Declaration of Independence. In Congress, July 4, 1776, a Declaration by the Representatives of the United States of America, in General Congress Assembled.
This document is the first printed version of the American Declaration of Independence. On June 7, 1776, Richard Henry Lee of Virginia introduced a resolution urging Congress, meeting in Philadelphia, to declare independence from Great Britain. Four days later, Thomas Jefferson, John Adams, Benjamin Franklin, Roger Sherman, and Robert R. Livingston were appointed as a committee to draft a declaration of independence. The committee’s draft was read in Congress on June 28. On July 4, Congress adopted the Declaration of Independence, containing a list of grievances against the British crown.

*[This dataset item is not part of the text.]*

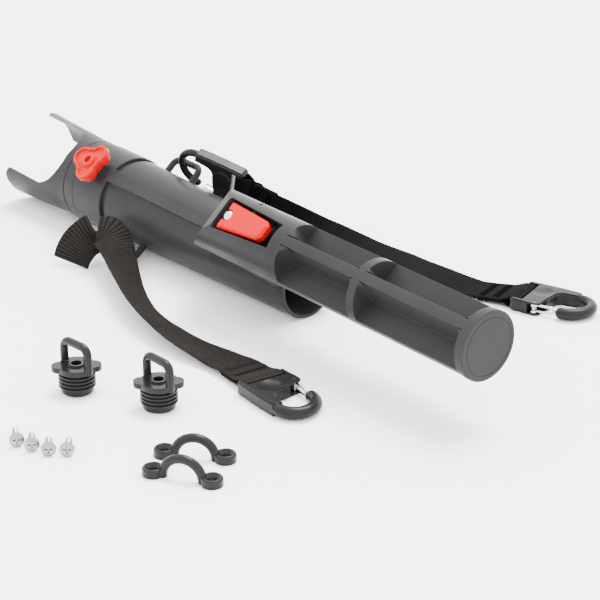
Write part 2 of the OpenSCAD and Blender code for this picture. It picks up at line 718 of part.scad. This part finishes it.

The document was printed and circulated throughout the colonies in the form of a broadside. Broadsides were large sheets of paper, usually printed on one side, that were popular in the 18th century as a means for the rapid distribution of important information. They were posted in town halls and coffee houses, read in churches and public meetings, and often reprinted or excerpted in local newspapers.
Printed by John Dunlap, Philadelphia, Pennsylvania
Type of Item
1 sheet (1 page) ; 47 x 38 centimeters
- Also known as the Dunlap Declaration of Independence.
- Library of Congress copy is the second state. Inscribed on verso in ink: Independence.